_Extracted information_
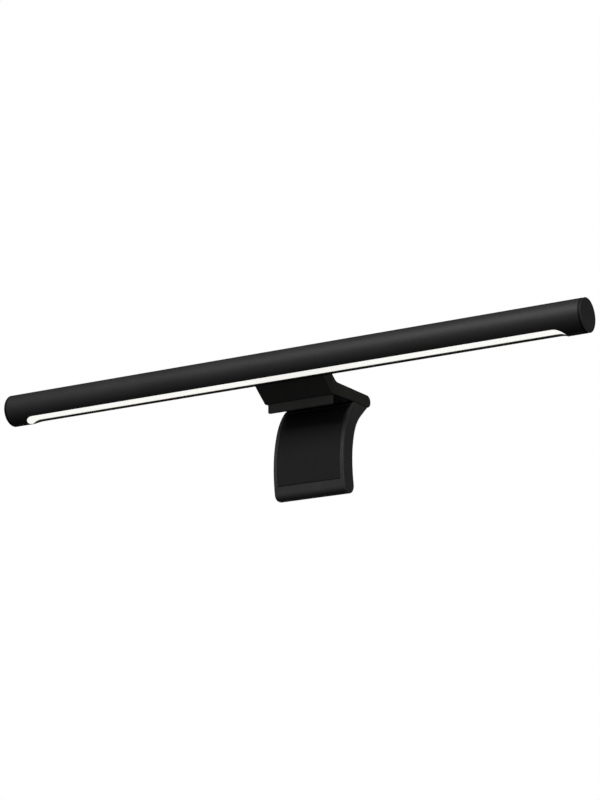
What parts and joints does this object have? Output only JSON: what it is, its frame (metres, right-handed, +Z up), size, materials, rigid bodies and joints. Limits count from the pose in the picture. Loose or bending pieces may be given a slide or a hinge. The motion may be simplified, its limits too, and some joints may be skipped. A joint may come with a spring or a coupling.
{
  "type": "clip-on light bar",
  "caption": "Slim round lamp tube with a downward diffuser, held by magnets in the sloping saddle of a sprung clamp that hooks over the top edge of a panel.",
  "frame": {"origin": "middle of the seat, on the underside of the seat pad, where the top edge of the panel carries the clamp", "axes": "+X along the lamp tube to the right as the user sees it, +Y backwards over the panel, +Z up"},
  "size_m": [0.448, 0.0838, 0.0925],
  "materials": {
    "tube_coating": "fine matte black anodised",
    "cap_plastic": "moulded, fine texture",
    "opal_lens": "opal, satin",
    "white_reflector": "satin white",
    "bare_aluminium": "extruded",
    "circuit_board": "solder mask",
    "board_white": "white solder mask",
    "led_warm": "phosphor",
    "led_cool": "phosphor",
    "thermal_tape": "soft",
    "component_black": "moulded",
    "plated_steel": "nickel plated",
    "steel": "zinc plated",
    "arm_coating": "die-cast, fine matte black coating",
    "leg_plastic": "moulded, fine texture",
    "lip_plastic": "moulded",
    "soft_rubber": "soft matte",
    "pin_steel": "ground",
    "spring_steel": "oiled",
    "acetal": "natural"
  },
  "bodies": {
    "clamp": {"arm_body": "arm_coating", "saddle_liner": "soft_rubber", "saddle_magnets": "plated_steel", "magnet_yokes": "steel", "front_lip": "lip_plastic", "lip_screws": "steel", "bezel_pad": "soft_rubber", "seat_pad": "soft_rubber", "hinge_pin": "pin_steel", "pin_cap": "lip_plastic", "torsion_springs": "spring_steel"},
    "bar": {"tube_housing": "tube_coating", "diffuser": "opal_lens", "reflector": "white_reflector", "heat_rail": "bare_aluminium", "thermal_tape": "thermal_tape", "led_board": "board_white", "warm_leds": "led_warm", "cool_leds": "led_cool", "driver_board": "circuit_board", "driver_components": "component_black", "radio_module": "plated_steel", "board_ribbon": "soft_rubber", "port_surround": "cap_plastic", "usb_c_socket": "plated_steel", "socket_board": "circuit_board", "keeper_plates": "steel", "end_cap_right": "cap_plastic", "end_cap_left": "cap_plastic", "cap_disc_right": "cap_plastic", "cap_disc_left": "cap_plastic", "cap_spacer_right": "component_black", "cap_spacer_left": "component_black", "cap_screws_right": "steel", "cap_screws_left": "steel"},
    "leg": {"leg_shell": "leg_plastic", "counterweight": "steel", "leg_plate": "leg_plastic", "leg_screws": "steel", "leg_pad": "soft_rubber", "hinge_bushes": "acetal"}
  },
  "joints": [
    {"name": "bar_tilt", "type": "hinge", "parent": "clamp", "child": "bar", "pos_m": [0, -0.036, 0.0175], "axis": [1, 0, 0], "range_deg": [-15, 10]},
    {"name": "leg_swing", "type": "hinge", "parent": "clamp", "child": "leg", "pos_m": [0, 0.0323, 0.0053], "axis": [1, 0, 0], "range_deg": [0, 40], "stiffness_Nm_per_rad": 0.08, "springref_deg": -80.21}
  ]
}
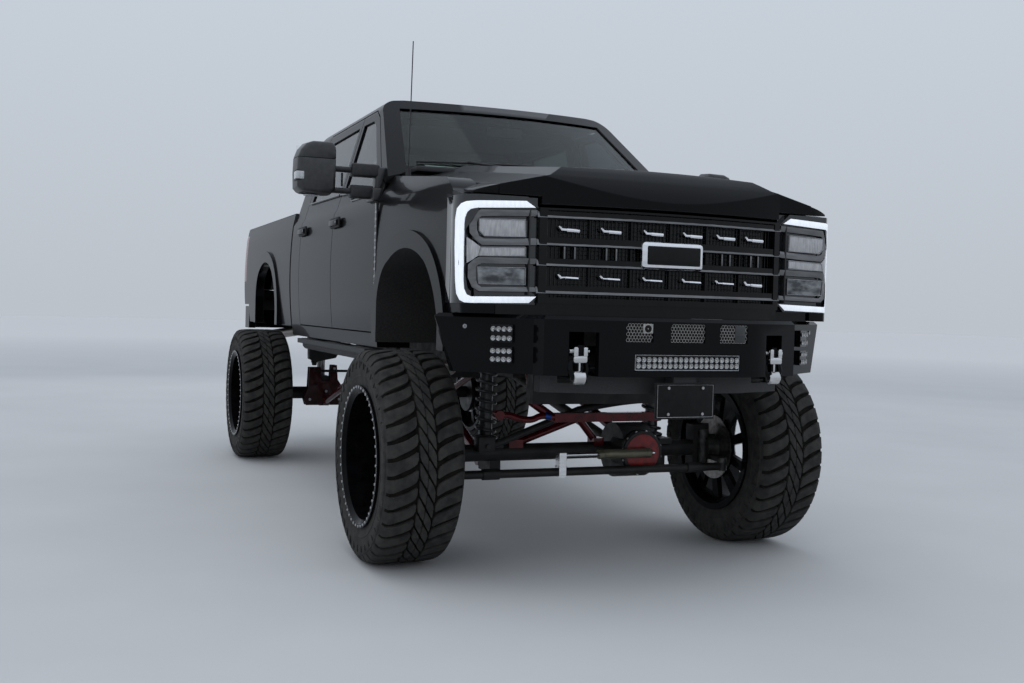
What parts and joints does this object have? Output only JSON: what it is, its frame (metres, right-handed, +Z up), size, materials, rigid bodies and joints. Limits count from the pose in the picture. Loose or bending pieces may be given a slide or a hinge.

_The problem_
Output the lines above verbatim and in full.

_Complete answer_
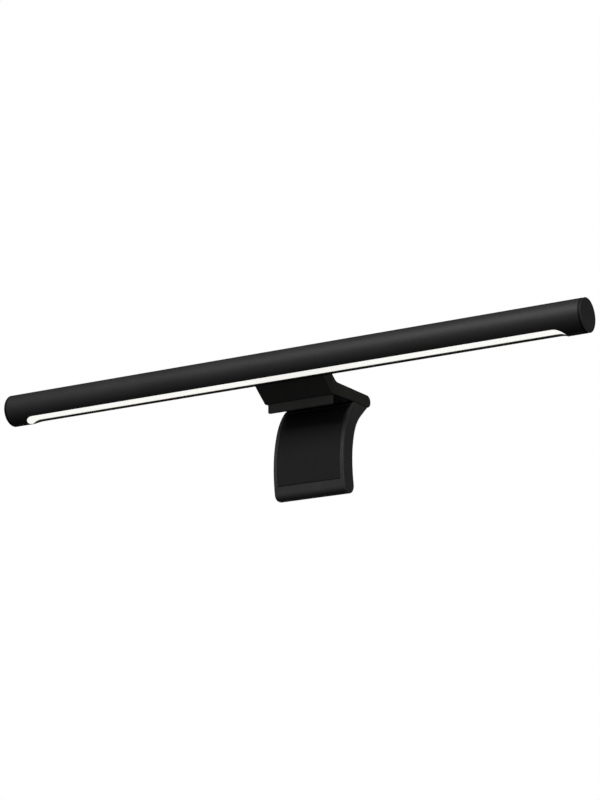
What parts and joints does this object have? Output only JSON: what it is, its frame (metres, right-handed, +Z up), size, materials, rigid bodies and joints. Limits count from the pose in the picture. Loose or bending pieces may be given a slide or a hinge. The motion may be simplified, its limits too, and some joints may be skipped. A joint may come with a spring or a coupling.
{
  "type": "clip-on light bar",
  "caption": "Slim round lamp tube with a downward diffuser, held by magnets in the sloping saddle of a sprung clamp that hooks over the top edge of a panel.",
  "frame": {"origin": "middle of the seat, on the underside of the seat pad, where the top edge of the panel carries the clamp", "axes": "+X along the lamp tube to the right as the user sees it, +Y backwards over the panel, +Z up"},
  "size_m": [0.448, 0.0838, 0.0925],
  "materials": {
    "tube_coating": "fine matte black anodised",
    "cap_plastic": "moulded, fine texture",
    "opal_lens": "opal, satin",
    "white_reflector": "satin white",
    "bare_aluminium": "extruded",
    "circuit_board": "solder mask",
    "board_white": "white solder mask",
    "led_warm": "phosphor",
    "led_cool": "phosphor",
    "thermal_tape": "soft",
    "component_black": "moulded",
    "plated_steel": "nickel plated",
    "steel": "zinc plated",
    "arm_coating": "die-cast, fine matte black coating",
    "leg_plastic": "moulded, fine texture",
    "lip_plastic": "moulded",
    "soft_rubber": "soft matte",
    "pin_steel": "ground",
    "spring_steel": "oiled",
    "acetal": "natural"
  },
  "bodies": {
    "clamp": {"arm_body": "arm_coating", "saddle_liner": "soft_rubber", "saddle_magnets": "plated_steel", "magnet_yokes": "steel", "front_lip": "lip_plastic", "lip_screws": "steel", "bezel_pad": "soft_rubber", "seat_pad": "soft_rubber", "hinge_pin": "pin_steel", "pin_cap": "lip_plastic", "torsion_springs": "spring_steel"},
    "bar": {"tube_housing": "tube_coating", "diffuser": "opal_lens", "reflector": "white_reflector", "heat_rail": "bare_aluminium", "thermal_tape": "thermal_tape", "led_board": "board_white", "warm_leds": "led_warm", "cool_leds": "led_cool", "driver_board": "circuit_board", "driver_components": "component_black", "radio_module": "plated_steel", "board_ribbon": "soft_rubber", "port_surround": "cap_plastic", "usb_c_socket": "plated_steel", "socket_board": "circuit_board", "keeper_plates": "steel", "end_cap_right": "cap_plastic", "end_cap_left": "cap_plastic", "cap_disc_right": "cap_plastic", "cap_disc_left": "cap_plastic", "cap_spacer_right": "component_black", "cap_spacer_left": "component_black", "cap_screws_right": "steel", "cap_screws_left": "steel"},
    "leg": {"leg_shell": "leg_plastic", "counterweight": "steel", "leg_plate": "leg_plastic", "leg_screws": "steel", "leg_pad": "soft_rubber", "hinge_bushes": "acetal"}
  },
  "joints": [
    {"name": "bar_tilt", "type": "hinge", "parent": "clamp", "child": "bar", "pos_m": [0, -0.036, 0.0175], "axis": [1, 0, 0], "range_deg": [-15, 10]},
    {"name": "leg_swing", "type": "hinge", "parent": "clamp", "child": "leg", "pos_m": [0, 0.0323, 0.0053], "axis": [1, 0, 0], "range_deg": [0, 40], "stiffness_Nm_per_rad": 0.08, "springref_deg": -80.21}
  ]
}
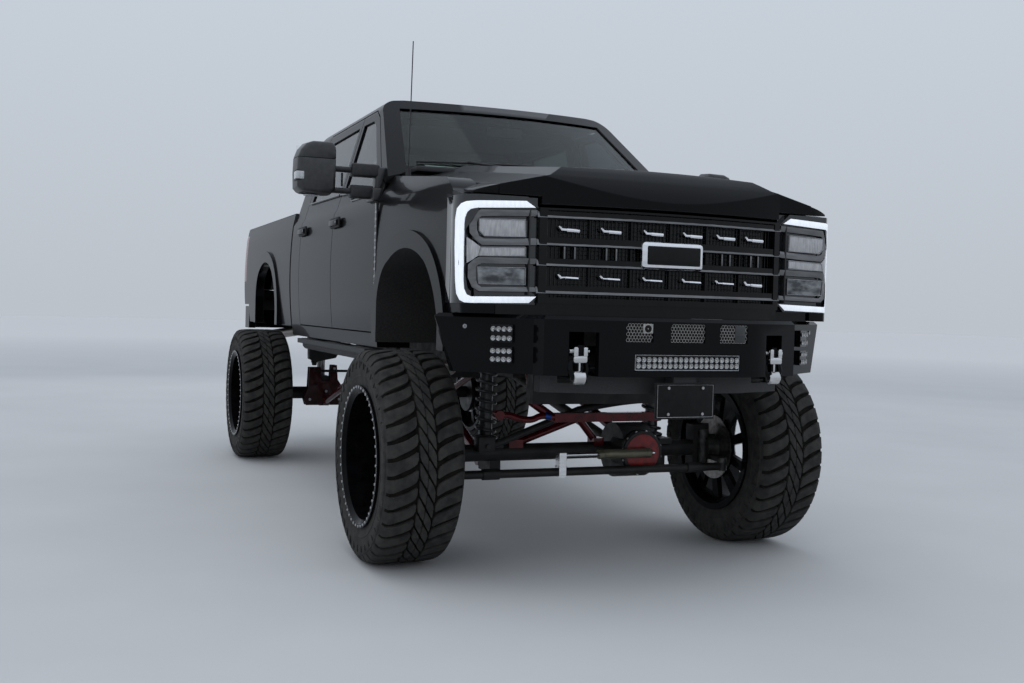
What parts and joints does this object have? Output only JSON: what it is, its frame (metres, right-handed, +Z up), size, materials, rigid bodies and joints. Limits count from the pose in the picture. Loose or bending pieces may be given a slide or a hinge.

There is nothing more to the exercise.